==== Source excerpt ====

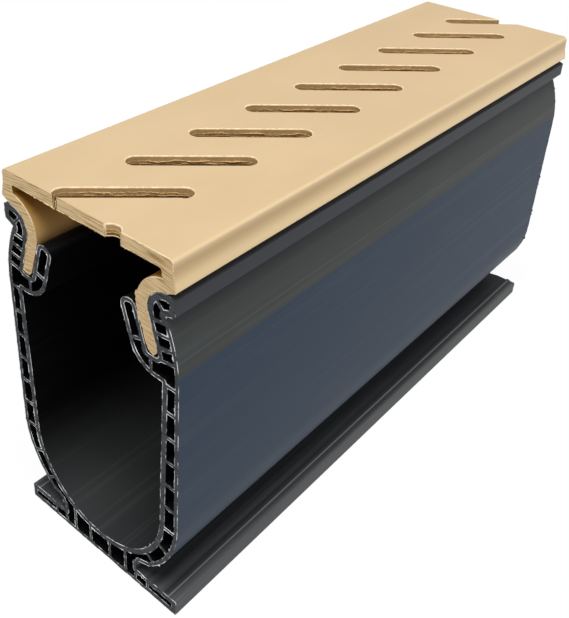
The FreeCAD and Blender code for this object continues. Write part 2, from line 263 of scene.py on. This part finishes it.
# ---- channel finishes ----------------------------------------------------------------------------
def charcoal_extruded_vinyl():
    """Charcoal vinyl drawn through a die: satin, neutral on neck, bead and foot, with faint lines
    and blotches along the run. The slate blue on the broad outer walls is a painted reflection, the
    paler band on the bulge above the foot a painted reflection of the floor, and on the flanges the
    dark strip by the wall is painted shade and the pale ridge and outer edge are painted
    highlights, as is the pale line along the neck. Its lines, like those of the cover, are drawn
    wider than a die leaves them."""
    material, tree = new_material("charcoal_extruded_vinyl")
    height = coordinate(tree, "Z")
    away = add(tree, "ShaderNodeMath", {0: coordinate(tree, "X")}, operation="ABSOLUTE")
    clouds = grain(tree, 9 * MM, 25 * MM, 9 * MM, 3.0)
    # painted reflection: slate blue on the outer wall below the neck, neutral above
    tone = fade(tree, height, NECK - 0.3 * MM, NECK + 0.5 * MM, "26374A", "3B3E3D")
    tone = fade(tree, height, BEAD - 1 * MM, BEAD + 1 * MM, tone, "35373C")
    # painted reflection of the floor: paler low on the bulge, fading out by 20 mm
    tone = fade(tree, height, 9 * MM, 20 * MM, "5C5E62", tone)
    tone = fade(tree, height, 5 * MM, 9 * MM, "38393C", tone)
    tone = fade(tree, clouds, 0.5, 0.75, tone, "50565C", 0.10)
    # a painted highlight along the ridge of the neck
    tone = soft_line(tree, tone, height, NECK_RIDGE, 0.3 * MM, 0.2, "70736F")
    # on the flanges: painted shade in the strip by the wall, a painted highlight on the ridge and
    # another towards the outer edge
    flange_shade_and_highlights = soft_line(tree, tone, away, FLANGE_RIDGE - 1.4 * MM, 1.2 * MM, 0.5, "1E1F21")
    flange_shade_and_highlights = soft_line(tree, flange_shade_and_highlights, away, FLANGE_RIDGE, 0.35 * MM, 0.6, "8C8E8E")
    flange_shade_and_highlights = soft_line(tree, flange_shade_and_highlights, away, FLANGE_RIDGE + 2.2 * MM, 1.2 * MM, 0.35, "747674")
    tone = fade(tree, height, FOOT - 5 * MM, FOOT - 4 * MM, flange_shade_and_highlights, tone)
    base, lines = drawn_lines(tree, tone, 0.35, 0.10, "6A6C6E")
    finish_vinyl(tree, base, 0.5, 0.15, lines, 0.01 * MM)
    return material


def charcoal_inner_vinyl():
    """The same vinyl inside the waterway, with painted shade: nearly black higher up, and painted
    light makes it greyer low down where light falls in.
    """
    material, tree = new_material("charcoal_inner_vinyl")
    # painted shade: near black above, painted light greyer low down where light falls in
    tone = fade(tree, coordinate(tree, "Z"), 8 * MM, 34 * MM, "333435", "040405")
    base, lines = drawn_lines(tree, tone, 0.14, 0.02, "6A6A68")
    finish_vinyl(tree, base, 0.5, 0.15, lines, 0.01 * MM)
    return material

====

▶ **Instruction**: From the material above, gather all lines that include the string "finishes" and copy them.

▶ **The response**:
The FreeCAD and Blender code for this object continues. Write part 2, from line 263 of scene.py on. This part finishes it.
# ---- channel finishes ----------------------------------------------------------------------------